Flamenco can evoke feelings of happiness, anger, romance, jealousy, mourning, and celebration, depending on the performers and the music. The task for the flamenco dancer is to determine how to make beautiful movements inspired by these emotions. That is the great power, beauty and culture of flamenco. The music, song, and dance all partake in the storytelling.

As my teacher would say, “la música lo pide.” Do what the music asks. The feet are the percussionists and can make any sounds through a variety of footwork combinations, the zapateo, as long as those sounds stay within the compás, the rhythmic pattern of the particular musical style. The arms and hands are the accompaniment, along with a fan or an embroidered shawl, a mantón, on occasion. Add emotion to the movements and give good face: con carácter. Then there are the castanets, a hand percussion tool of flamenco, adding another rhythmic accompaniment to the dancing. The flamenco dancer must focus on sound with body and mind, dancing through mindfulness in motion.

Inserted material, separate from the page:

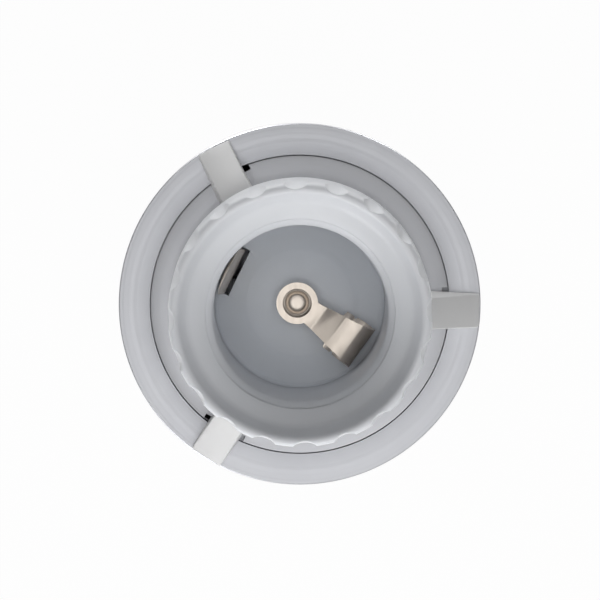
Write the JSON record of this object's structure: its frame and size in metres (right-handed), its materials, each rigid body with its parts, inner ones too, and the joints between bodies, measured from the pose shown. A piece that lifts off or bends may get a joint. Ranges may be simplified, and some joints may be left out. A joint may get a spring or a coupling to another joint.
{
  "type": "pull cord switch lampholder",
  "caption": "Edison-screw lampholder with a pull-cord switch in a turned metal cup, fluted grip ring and three-armed clamp.",
  "frame": {"origin": "centre of the cup's flat rear face", "axes": "+Z along the lamp axis out of the mouth of the bore; -Y towards the pull cord's bush"},
  "size_m": [0.0572, 0.0572, 0.0647],
  "materials": {
    "satin_aluminium": "satin",
    "white_moulding": "satin moulded",
    "arm_moulding": "satin moulded",
    "grey_moulding": "matt moulded",
    "dark_moulding": "matt moulded",
    "nickel_plate": "nickel plated",
    "brass": "bright",
    "bronze": "bright",
    "zinc_steel": "zinc plated"
  },
  "bodies": {
    "housing": {"housing_cup": "satin_aluminium", "cover_plate": "satin_aluminium", "clamp_spider": "arm_moulding", "lamp_barrel": "white_moulding", "contact_base": "grey_moulding", "contact_foot": "nickel_plate", "centre_rivet": "nickel_plate", "switch_case": "dark_moulding", "switch_lid": "dark_moulding", "switch_axle": "zinc_steel", "return_spring": "zinc_steel", "line_strap": "brass", "lamp_strap": "brass", "terminal_block": "white_moulding", "line_terminal": "brass", "neutral_terminal": "brass", "line_terminal_screw": "zinc_steel", "neutral_terminal_screw": "zinc_steel", "block_screw": "zinc_steel", "case_screw_1": "zinc_steel", "case_screw_2": "zinc_steel", "cord_bush": "white_moulding", "bush_nut": "zinc_steel", "entry_bush": "brass", "entry_grub_screw": "zinc_steel", "earth_screw": "zinc_steel", "earth_washer": "brass"},
    "grip_ring": {"grip_ring": "white_moulding"},
    "centre_leaf": {"contact_leaf": "nickel_plate"},
    "side_blade": {"side_contact": "nickel_plate"},
    "lever": {"pull_lever": "arm_moulding"},
    "pawl_finger": {"pawl": "brass"},
    "rotor": {"ratchet_rotor": "arm_moulding", "contact_cross": "bronze"}
  },
  "joints": [
    {"name": "grip_turn", "type": "hinge", "parent": "housing", "child": "grip_ring", "pos_m": [0, 0, 0.0547], "axis": [0, 0, 1], "range_deg": [0, 360]},
    {"name": "centre_contact_flex", "type": "hinge", "parent": "housing", "child": "centre_leaf", "pos_m": [0.00895, -0.00639, 0.0352], "axis": [-0.5807, -0.8141, 0], "range_deg": [0, 8], "stiffness_Nm_per_rad": 0.05},
    {"name": "side_contact_flex", "type": "hinge", "parent": "housing", "child": "side_blade", "pos_m": [-0.01061, 0.00517, 0.0262], "axis": [-0.4384, -0.8988, 0], "range_deg": [0, 3], "stiffness_Nm_per_rad": 0.1},
    {"name": "lever_pull", "type": "hinge", "parent": "housing", "child": "lever", "pos_m": [0.0086, 0, 0.0154], "axis": [0, 0, 1], "range_deg": [0, 45], "stiffness_Nm_per_rad": 0.02, "springref_deg": -17.19, "deforming": ["return_spring"]},
    {"name": "ratchet_turn", "type": "hinge", "parent": "housing", "child": "rotor", "pos_m": [0.0086, 0, 0.0175], "axis": [0, 0, 1], "range_deg": [0, 45]},
    {"name": "pawl_lift", "type": "hinge", "parent": "lever", "child": "pawl_finger", "pos_m": [0.00797, -0.00717, 0.01725], "axis": [0, 0, -1], "range_deg": [0, 15], "stiffness_Nm_per_rad": 0.002}
  ],
  "couplings": [
    {"joint": "ratchet_turn", "follows": "lever_pull", "ratio": 1}
  ]
}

I know it sounds a bit intimidating, and if you have seen any real flamenco then rest assured great dancers make it look easy to achieve the correct form, sound and speed. There are so many elements to consider, I have never been on auto-pilot during a class or practice, and I have always found it incredibly stress relieving. Studies have found that dancing does make you happier. In some cities, there are classes now focused on dancing for mindfulness. I know dancing makes me feel better after a long work day.

Even after babies and illnesses, I keep coming back to flamenco. At eight months pregnant, dancing and twirling, I appeared to defy the law of gravity. At one point I was dancing flamenco as often as five hours a week. I even spent a month in Sevilla studying dance – my kind of a “wellness retreat” that included dessert and wine daily. But a couple of years ago, I was in a horrible car accident, and my neck and back injury led me to give up flamenco for quite some time. I thought my injury and the chronic pain I suffer prevented me from dancing. When I found out that my first flamenco teacher, the incomparable Curra Alba, was retiring, I dragged myself to a class and found that I had been missing so much.

When done correctly, flamenco dancing offers the opportunity to think of only dancing with good form while focusing on emotion, sound and the sequence of movements. Flamenco dancing allows you to put away your to-do list and discard thoughts of “oh my belly looks big; this is too difficult; will the Judge grant that motion?” A flamenco dancer focuses solely on what the body must be doing and what sounds the feet are making.

I love flamenco. Flamenco makes me happy. And when any of my fellow flamencos need an attorney, guess who they call?